A bright “I’ll make sure and put a note of that for everyone’s information” met my words by some silly bit of fluff that was manning the card catalog. Of course as an Elder they have to at least pretend to listen to me but too many of the young people only pay lip service to our experience these days. I left a message for the full Elder Council before I came home but it was only to warn them not to read the book unless they wanted to risk being admitted to extended care after a heart attack.
A lot of us still remember. A lot of us still have old hurts that are still hard to leave forgotten though for the most part we’ve tried to forgive so that we can get on with the act of living. But it worries me that without clear eyes and vision we’ll be doomed to repeat the mistakes of the past. After all, if you don’t know where you come from, how do you know where you’re going?
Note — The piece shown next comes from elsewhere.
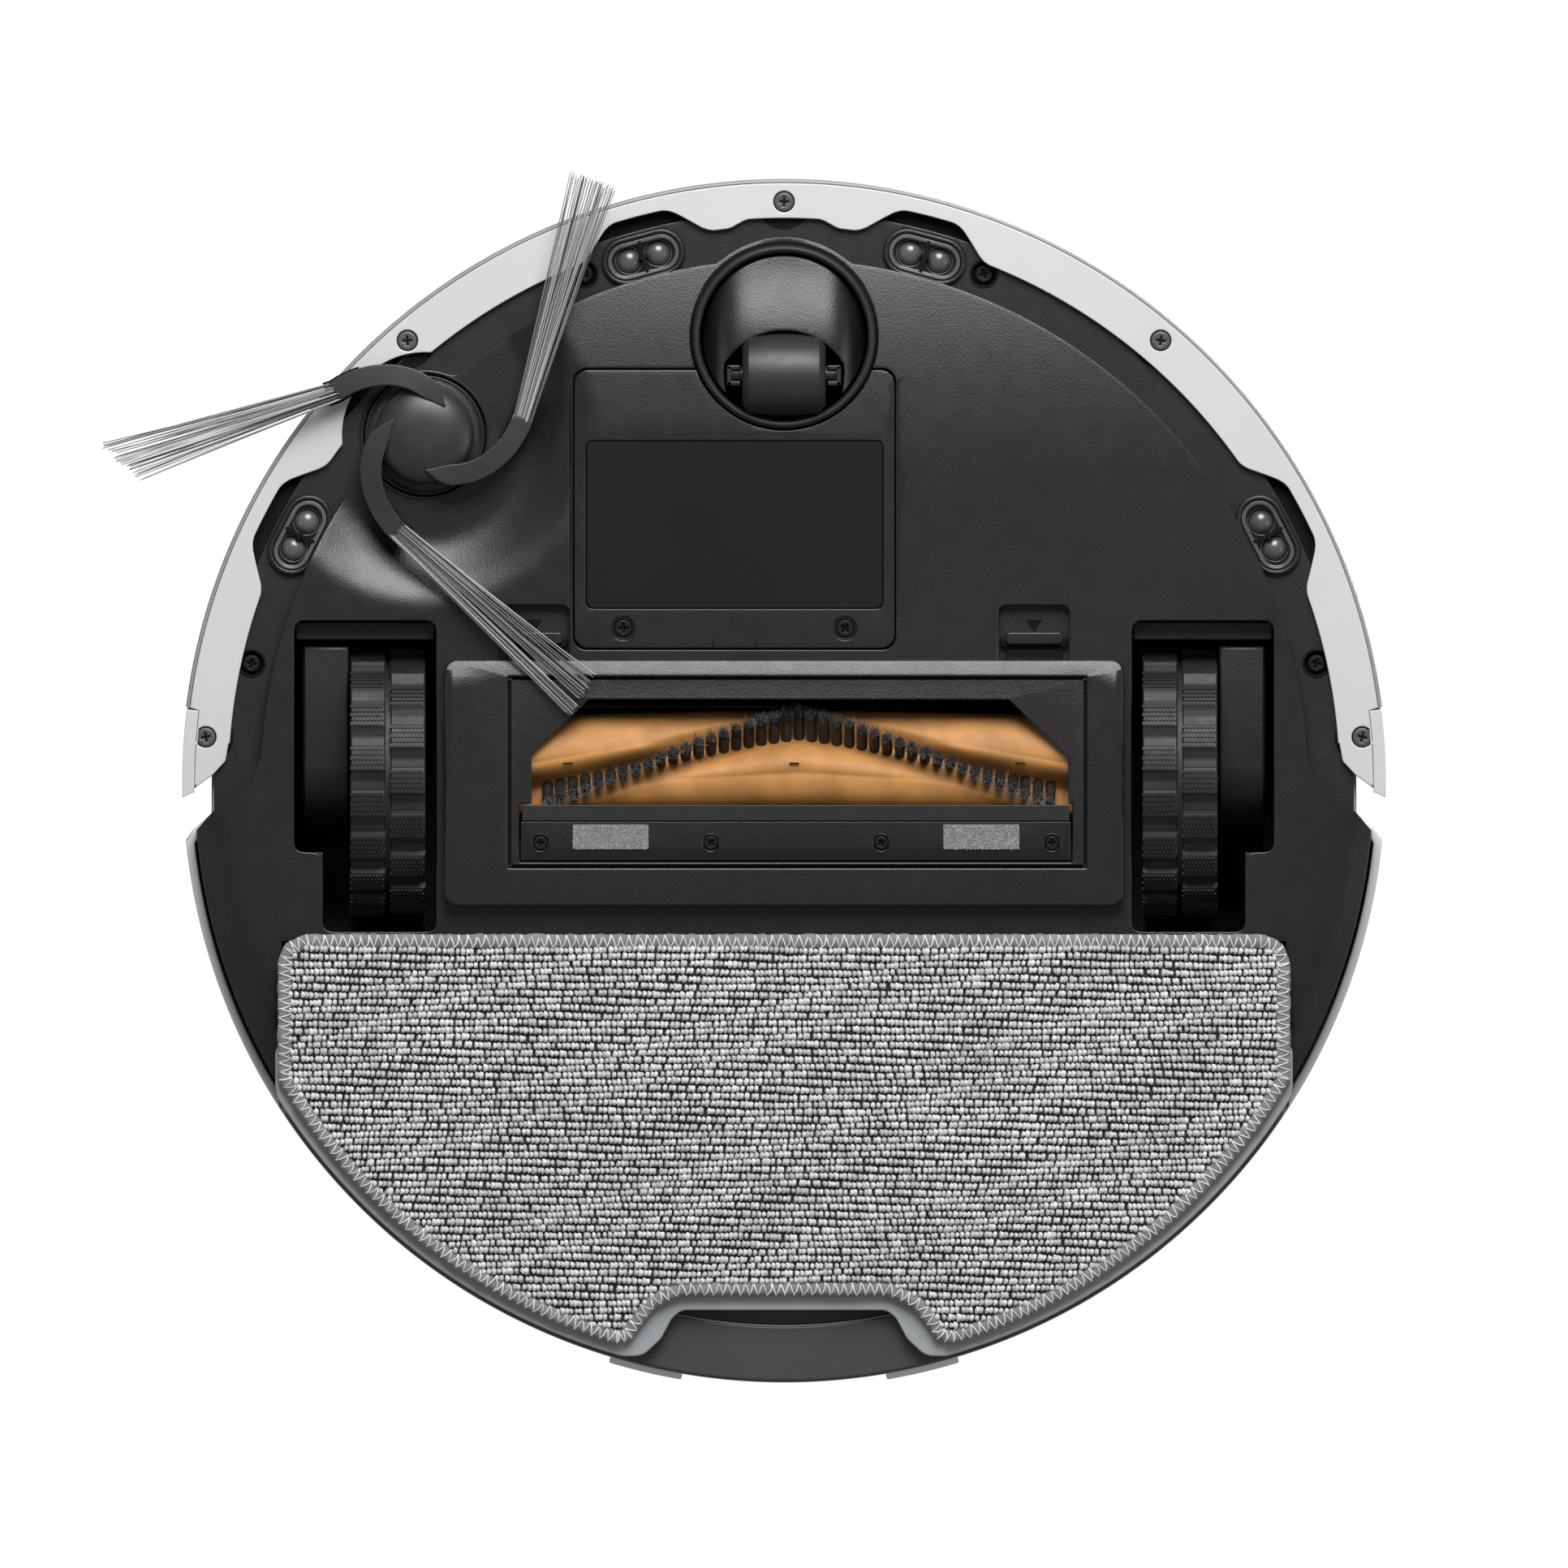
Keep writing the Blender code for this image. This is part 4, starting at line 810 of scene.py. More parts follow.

I’m far from being the oldest Elder on the Council. In fact most of them consider me a “young ‘un” yet and I was only invited because of how things had turned out. Looking in the mirror never bothered me but I have to admit I know I look older than my grandmother did at this age. In truth I’m not so old that I should be thinking of writing my memoirs but if things keep going the way that book seemed to indicate too many things that should be remembered will be forgotten by too many. I just want make sure that my own story, my little piece of history, doesn’t just fade away for lack of me putting it into words before I’m gone. And it will be on paper, electronic files are too easily deleted or damaged these days.